A common objection to the line of Roman kings beginning with Julius Caesar is that he ruled as a dictator only for a short period of time and was never proclaimed an emperor. Instead most modern historians follow the line that begins with Augustus, when the Roman Empire as a system of government emerged. Prior to that time, the Roman Republic was ruled by a Senate and then a Triumvirate. Several reasons suggest why the first horn of the beast – that is, the first king of Daniel 7:7,24 and Revelation 17:9-12 – is Julius Caesar and not Augustus Caesar.
- Whether Julius Caesar was a true “emperor” of Rome or merely a military dictator is immaterial to the prophecy. The word “king” is used throughout the Book of Daniel and can mean either a single king or a line of kings.
- Julius Caesar was the first Roman “king” to make an alliance with Judea in 47 BC. The Jews received benefits from Rome due to the troop support they gave Caesar during the Battle of the Nile. From a Jewish perspective, the first Roman “king” to have dominion in Judea was Pompey in 63 BC, who conquered the city of Jerusalem and desecrated the Temple. Pompey came at a time when the First Triumvirate was about to be formed. Julius Caesar was part of the First Triumvirate from almost the beginning of Rome’s occupation of Judea.
- Julius Caesar conquered lands to the north of Rome for the next 14 years. He arrived for the civil war with Pompey in regions close to Judea from 49 to 47 BC. Caesar sent his Jewish emissary Aristobulus to Judea in the spring of that year. Pompey responded by having Aristobulus poisoned and enlisted the aid of the Egyptian pharaoh, Ptolemy XIII, in preparation for a civil war with Caesar.
- Julius Caesar was made dictator for the first time on September 24th, 49 BC. From that date, the Romans and kingdoms in the east, including Macedonia and Syria, began their first “indiction.” An indiction was a fiscal period of 15 years used as a means of dating events and transactions in the Roman Empire. Indictions of 15 years were ever since then tied to the reigns of the Roman emperors.
- Flavius Josephus, Suetonius, Theophilus of Antioch, Clement of Alexandria and Cassius Dio number the line of the “Twelve Caesars” from Julius to Domitian, while Tacitus counts from Augustus onward. Being a Jew and a contemporary of Josephus, the Apostle John who wrote Revelation would have understood the line of Roman kings to begin with Julius Caesar.

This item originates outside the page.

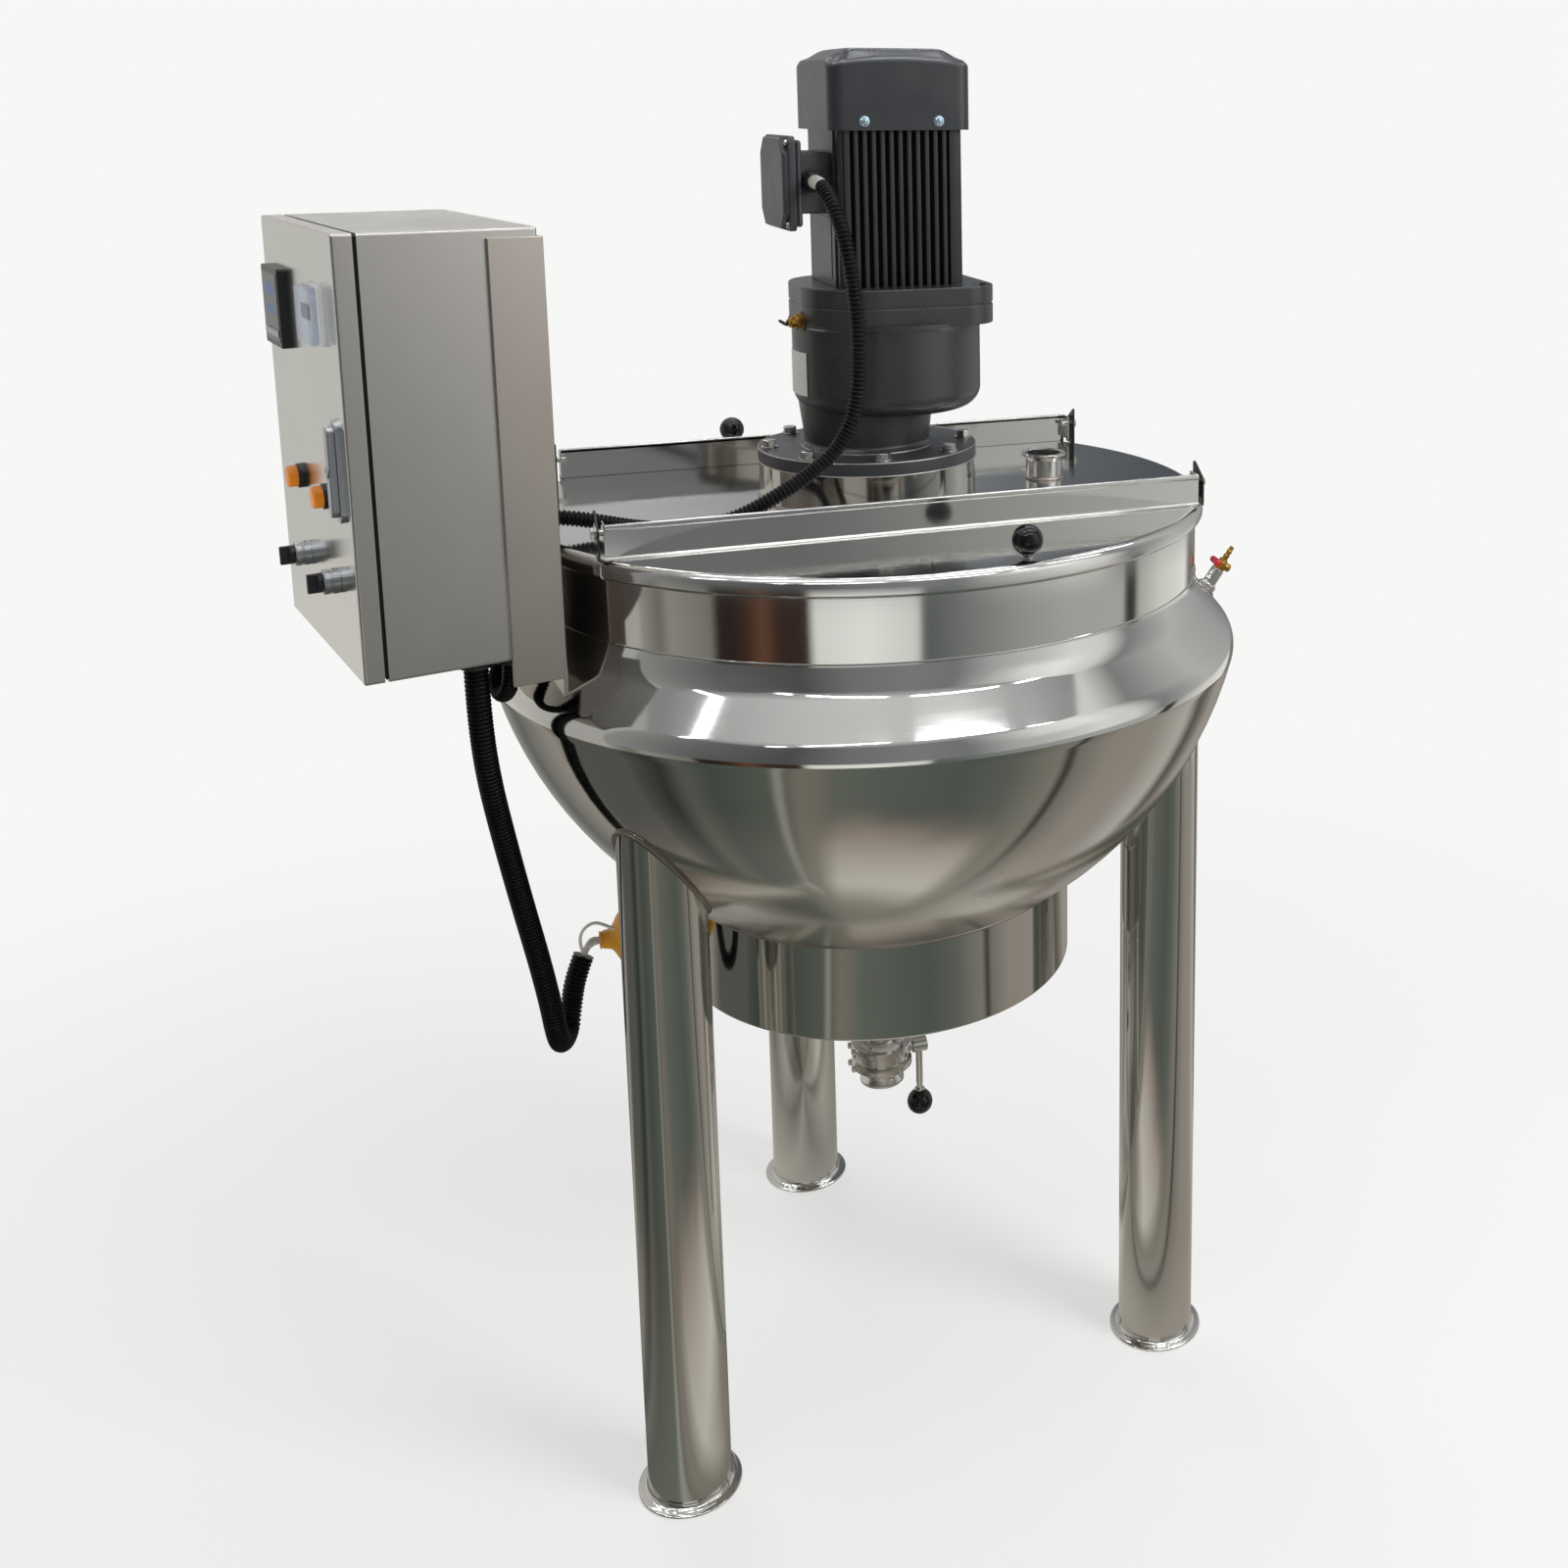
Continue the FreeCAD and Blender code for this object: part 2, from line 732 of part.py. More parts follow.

- It is a fact of history that the Jews, after their alliance with Julius Caesar in 47 BC, thought of him as their king. On the day after he assumed his fifth and last consulship in 45 BC, Julius Caesar, like the Persian kings Cyrus, Darius and Artaxerxes before him, decreed that the Jews should rebuild the walls around Jerusalem that had been destroyed by Pompey in 63 BC. He also gave the Jews tax relief and decreed that they should be governed according to their own laws.
- Cicero, Plutarch, Suetonius and Cassius Dio refer to a proposed law in the Roman Senate in 44 BC that would have made Caesar a king since most of the nations in the known world were under Roman rule. Some thought that the title of “emperor” or “dictator” sounded more agreeable, since Caesar did not like (or at least pretended not to like) being called a “king.”
- While it is true that Julius Caesar did not rule as the dictator of Rome for very long, he was the sole dictator from 48 to 44 BC. Brevity is no reason to discount Caesar as a Roman “king.” If so, we might also have to discount Gaius Caligula since he reigned for only four years from AD 37 to 41.
- Julius was the first in the dynasty of Caesars that would become known as the Roman emperors. Julius officially adopted his grand-nephew Octavian, later known as Augustus Caesar, naming him as his heir in the few last months of his life.
- Caesar is called a “king” in John 19:15 and Acts 17:7.
In early 46 BC, Julius Caesar, having conquered Ptolemy XIII in Egypt, marched on to Pontus in Asia Minor and defeated Pharnaces in one battle. He sent a letter to Rome with three words, “Veni. Vidi. Vici.” – “I came. I saw. I conquered.”
On his way to Asia Minor, he encamped with his troops in Judea. He recognized John Hyrcanus II as High Priest and decreed that his descendants would retain the priesthood and be exempt from taxes.
Caesar made Antipater I the Idumean governor of Judea. Antipater then made Phasaclus, his oldest son, the governor of Jerusalem and Herod the Great, his second oldest son, the governor of Galilee.